Since shareholders are residual claimants, this objective follows from a premise that in well-performing capital and financial
markets, whatever maximises shareholder value must necessarily maximise corporate value, and best satisfy the claims of
creditors, employees and the State.
A Company which is proactively compliant with the law and which adds value to itself through Corporate Governance initiatives
would also command a higher value in the eyes of present and prospective shareholders.
Marico therefore believes that Corporate Governance is not an end in itself but is a catalyst in the process towards maximisation
of shareholder value. Therefore, shareholder value as an objective is woven into all aspects of Corporate Governance the
underlying philosophy, development of roles, creation of structures and continuous compliance with standard practices.
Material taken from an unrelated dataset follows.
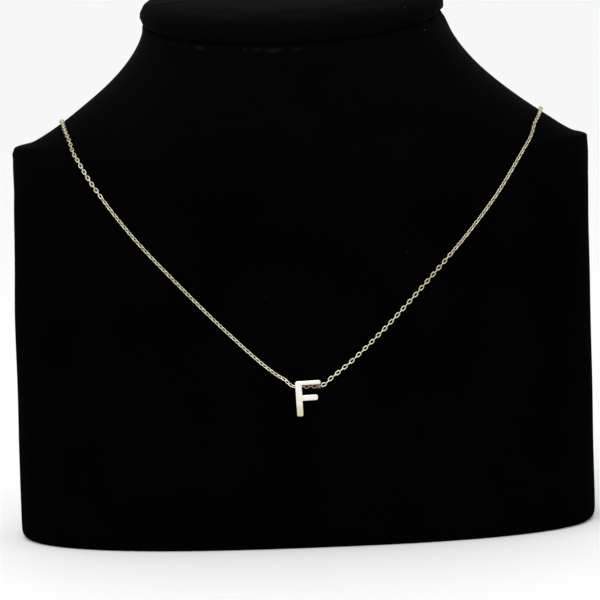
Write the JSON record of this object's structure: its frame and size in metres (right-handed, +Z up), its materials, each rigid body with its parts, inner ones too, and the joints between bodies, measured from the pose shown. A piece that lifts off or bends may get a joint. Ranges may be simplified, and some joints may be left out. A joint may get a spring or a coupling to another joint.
{
  "type": "initial pendant necklace on neck bust",
  "caption": "Small plain initial letter on a fine cable chain, threaded through loops on its back, lying on a velvet covered neck bust with a padded cap.",
  "frame": {"origin": "on the base face, the surface that the bust stands on, under the middle of the neck", "axes": "+X to the viewer's right across the shoulders, the front of the bust towards -Y, +Z up"},
  "size_m": [0.193, 0.0854, 0.1832],
  "materials": {
    "velvet": "black velvet pile",
    "polished_gold": "polished pale yellow gold tone",
    "chain_gold": "bright pale yellow gold tone wire"
  },
  "bodies": {
    "display": {"bust_form": "velvet", "neck_cap": "velvet", "chain": "chain_gold", "clasp": "chain_gold"},
    "pendant": {"letter_f": "polished_gold"}
  },
  "joints": [
    {"name": "pendant_swing", "type": "hinge", "parent": "display", "child": "pendant", "pos_m": [0, -0.05075, 0.05229], "axis": [-0.9997, 0, -0.0262], "range_deg": [0, 55]}
  ]
}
Corporate Governance as a concept has gained considerable importance of late, primarily because of the proposal to enshrine
many of the accepted good governance principles into corporate law. For Marico, however, good corporate governance has
been a cornerstone of the entire management process, the emphasis being on professional management, with a decision
making model based on decentralisation, empowerment and meritocracy.
Cornerstones
Marico thus follows Corporate Governance Practices around the following philosophical cornerstones:
Generative Transparency and Openness in Information sharing
Marico believes that sharing and explaining all relevant information on the Company’s policies and actions to all those to
whom it has responsibilities, with transparency and openness, generates an ambience which helps all stakeholders to take
informed decisions about the Company. This reflects externally in means maximum appropriate disclosures without
jeopardising the Company’s strategic interests and as also internally in the Company’s relationship with its employees and
in the conduct of its business. Such transparency and openness is however tempered with discretion to ensure that the
Company’s strategic interests and competitive position are not compromised.
Constructive Separation of Ownership and Management
Marico believes that constructive separation of the Management of the Company from its owners results in maximising the
effectiveness of both, by sharpening their respective accountability.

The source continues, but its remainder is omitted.